### What you will do
Identify and reproduce every line holding the string "that".

### Data supplied
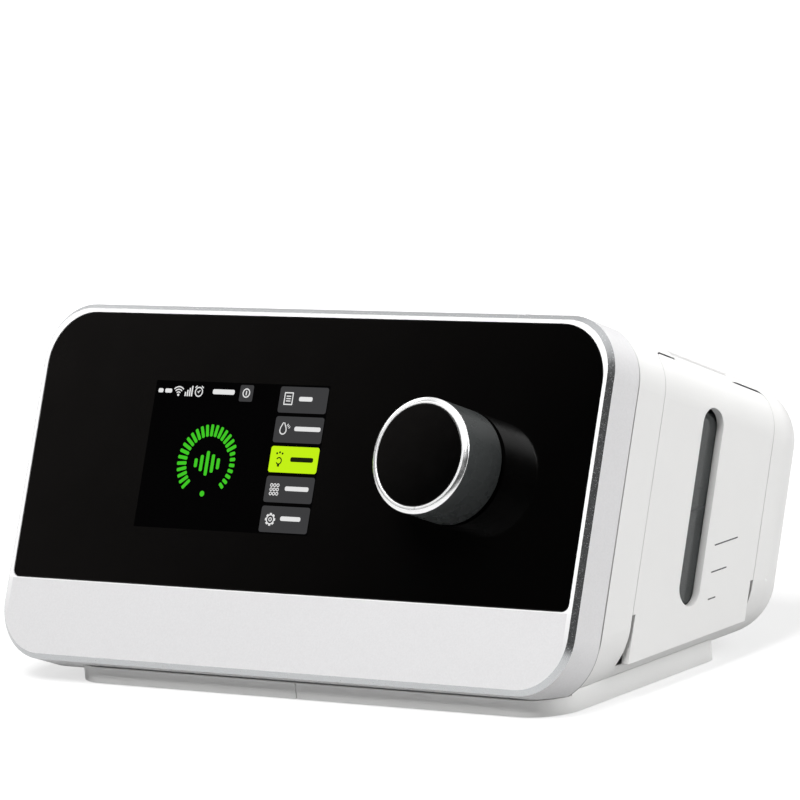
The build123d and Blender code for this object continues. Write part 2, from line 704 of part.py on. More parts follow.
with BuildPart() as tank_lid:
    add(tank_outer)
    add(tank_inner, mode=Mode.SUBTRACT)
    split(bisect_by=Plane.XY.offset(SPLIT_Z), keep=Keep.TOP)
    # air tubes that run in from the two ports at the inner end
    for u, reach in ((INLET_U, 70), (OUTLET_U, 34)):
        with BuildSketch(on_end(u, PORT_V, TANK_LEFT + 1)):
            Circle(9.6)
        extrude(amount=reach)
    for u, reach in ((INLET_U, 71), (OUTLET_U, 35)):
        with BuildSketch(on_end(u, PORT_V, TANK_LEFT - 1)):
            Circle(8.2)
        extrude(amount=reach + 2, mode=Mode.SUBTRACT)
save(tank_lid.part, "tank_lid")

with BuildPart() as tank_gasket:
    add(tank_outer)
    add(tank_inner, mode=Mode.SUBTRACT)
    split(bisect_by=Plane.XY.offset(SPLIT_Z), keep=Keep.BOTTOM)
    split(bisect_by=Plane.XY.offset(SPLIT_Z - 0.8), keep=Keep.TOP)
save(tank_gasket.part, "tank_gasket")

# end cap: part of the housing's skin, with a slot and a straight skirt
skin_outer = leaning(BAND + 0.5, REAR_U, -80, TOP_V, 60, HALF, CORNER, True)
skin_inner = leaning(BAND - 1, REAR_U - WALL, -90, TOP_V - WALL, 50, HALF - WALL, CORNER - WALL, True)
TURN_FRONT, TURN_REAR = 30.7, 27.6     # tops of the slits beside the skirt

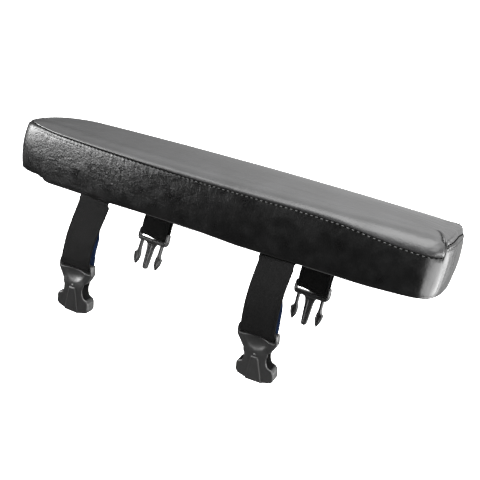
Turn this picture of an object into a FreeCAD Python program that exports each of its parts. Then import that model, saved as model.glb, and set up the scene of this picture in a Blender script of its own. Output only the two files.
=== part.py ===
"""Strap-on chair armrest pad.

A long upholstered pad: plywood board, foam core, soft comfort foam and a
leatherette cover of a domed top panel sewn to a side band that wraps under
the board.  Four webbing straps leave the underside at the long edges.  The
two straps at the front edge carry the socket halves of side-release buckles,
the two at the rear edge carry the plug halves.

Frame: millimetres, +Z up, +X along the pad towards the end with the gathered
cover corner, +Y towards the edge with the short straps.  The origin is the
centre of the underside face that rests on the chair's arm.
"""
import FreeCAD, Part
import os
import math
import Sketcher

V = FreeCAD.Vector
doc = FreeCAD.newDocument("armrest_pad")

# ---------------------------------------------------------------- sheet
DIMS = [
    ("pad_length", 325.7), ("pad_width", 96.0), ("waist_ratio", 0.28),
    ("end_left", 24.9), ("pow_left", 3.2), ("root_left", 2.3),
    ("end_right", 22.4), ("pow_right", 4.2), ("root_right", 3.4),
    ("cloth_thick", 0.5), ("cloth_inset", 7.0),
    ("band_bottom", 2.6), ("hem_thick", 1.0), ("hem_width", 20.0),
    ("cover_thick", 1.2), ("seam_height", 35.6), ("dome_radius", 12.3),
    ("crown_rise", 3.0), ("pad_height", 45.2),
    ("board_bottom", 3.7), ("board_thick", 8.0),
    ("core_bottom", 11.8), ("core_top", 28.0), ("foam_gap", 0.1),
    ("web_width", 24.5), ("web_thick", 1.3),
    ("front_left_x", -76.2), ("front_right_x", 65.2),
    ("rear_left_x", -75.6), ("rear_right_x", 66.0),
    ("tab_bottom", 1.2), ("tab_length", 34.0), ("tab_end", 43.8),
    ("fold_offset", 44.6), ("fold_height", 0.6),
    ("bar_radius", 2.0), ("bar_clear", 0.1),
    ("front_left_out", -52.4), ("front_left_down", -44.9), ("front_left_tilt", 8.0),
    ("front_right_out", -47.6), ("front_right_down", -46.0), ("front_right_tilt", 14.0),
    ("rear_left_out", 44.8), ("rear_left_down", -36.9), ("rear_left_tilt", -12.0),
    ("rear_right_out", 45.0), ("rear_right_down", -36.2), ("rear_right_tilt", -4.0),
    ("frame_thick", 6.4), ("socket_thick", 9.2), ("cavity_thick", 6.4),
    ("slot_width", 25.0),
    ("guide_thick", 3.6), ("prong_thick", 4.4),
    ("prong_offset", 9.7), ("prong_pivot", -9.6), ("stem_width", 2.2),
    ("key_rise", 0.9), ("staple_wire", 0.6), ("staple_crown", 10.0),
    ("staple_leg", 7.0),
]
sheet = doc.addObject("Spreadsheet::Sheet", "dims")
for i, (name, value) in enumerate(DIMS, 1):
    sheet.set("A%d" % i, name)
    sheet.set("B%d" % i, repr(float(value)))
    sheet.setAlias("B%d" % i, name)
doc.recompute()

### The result
    # air tubes that run in from the two ports at the inner end
Turn this picture of an object into a FreeCAD Python program that exports each of its parts. Then import that model, saved as model.glb, and set up the scene of this picture in a Blender script of its own. Output only the two files.
leatherette cover of a domed top panel sewn to a side band that wraps under
centre of the underside face that rests on the chair's arm.